Time runs away from me when I'm trying to escape from it. That's what I've noticed. The more I try to get through the moment I'm in to reach some better, more resolved moment ahead, the faster everything moves and the less of it I actually get to keep.

How to Notice an Hour - Illustration

So lying there in bed, thinking about this extra hour, I started to wonder: what am I actually asking when I ask how to spend it? Am I asking how to use it to fix the past, to catch up, to finally become the person I think I should already be? Or am I asking how to be present with it, how to actually experience it as it unfolds?

The distinction feels small but changes everything. Looking backward versus inviting something forward. Trying to pay debts versus setting new intentions. Catching up versus showing up.

I know it can seem like a luxury, this question of how to be present with time. There are days when surviving feels like enough, when getting through the hours is the only reasonable goal. But even on those days, I've found that the moments when I stop trying to manage time and simply notice it are the moments that feel most like relief.

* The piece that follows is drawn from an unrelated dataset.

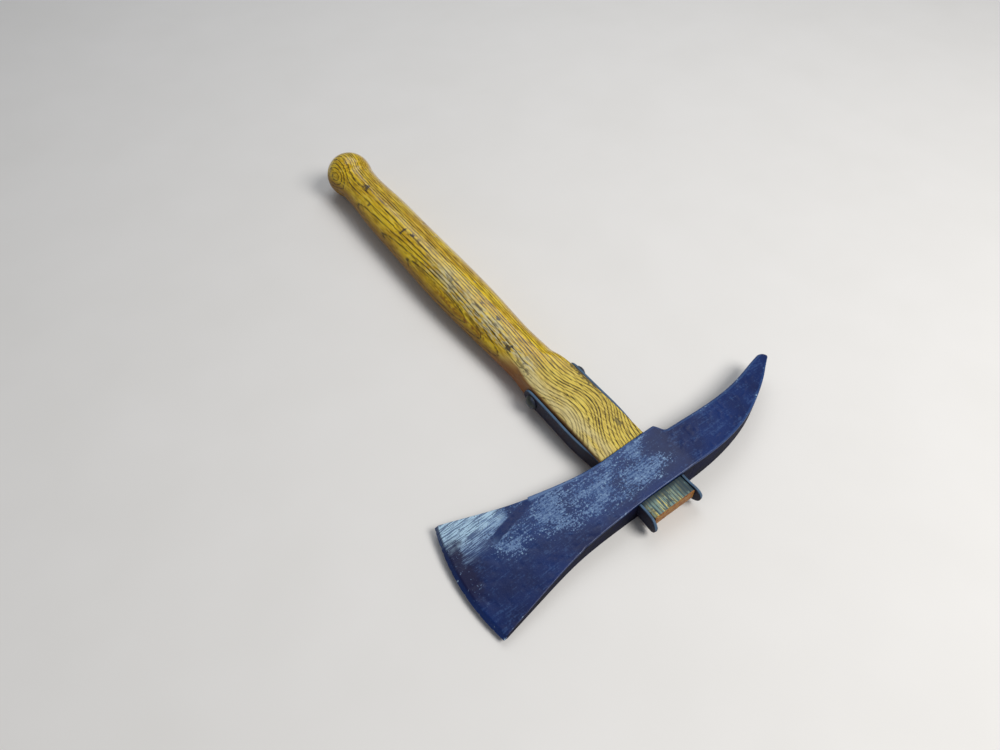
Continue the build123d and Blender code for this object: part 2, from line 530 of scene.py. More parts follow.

Still in bed, thoughts circling, I realized something that made me laugh a little at myself. I hadn't actually gained an hour. I had simply noticed one. Really noticed it, paid attention to it, felt its weight and possibility.

And in that noticing, the hour became real in a way that hours usually aren't. Not because I planned to fill it with productivity or catch up on sleep, but because I was actually present for it, even just lying there thinking.

Maybe I don't need more hours. Maybe I just need fewer reasons to escape from the ones I already have. Fewer distractions, fewer ways of being somewhere other than where I am. Fewer debts to some imagined version of myself who's already figured everything out.

The clock on my nightstand glowed in the morning light. I still didn't know what I would do with this day, this hour, this moment. But for once, that uncertainty felt less like a problem to solve and more like an invitation to simply be present.

Next year when the clocks fall back again, I hope I remember this. I already have enough time. I've just forgotten, sometimes, how to inhabit it. How to feel into it. How to let it hold me instead of always trying to hold onto it.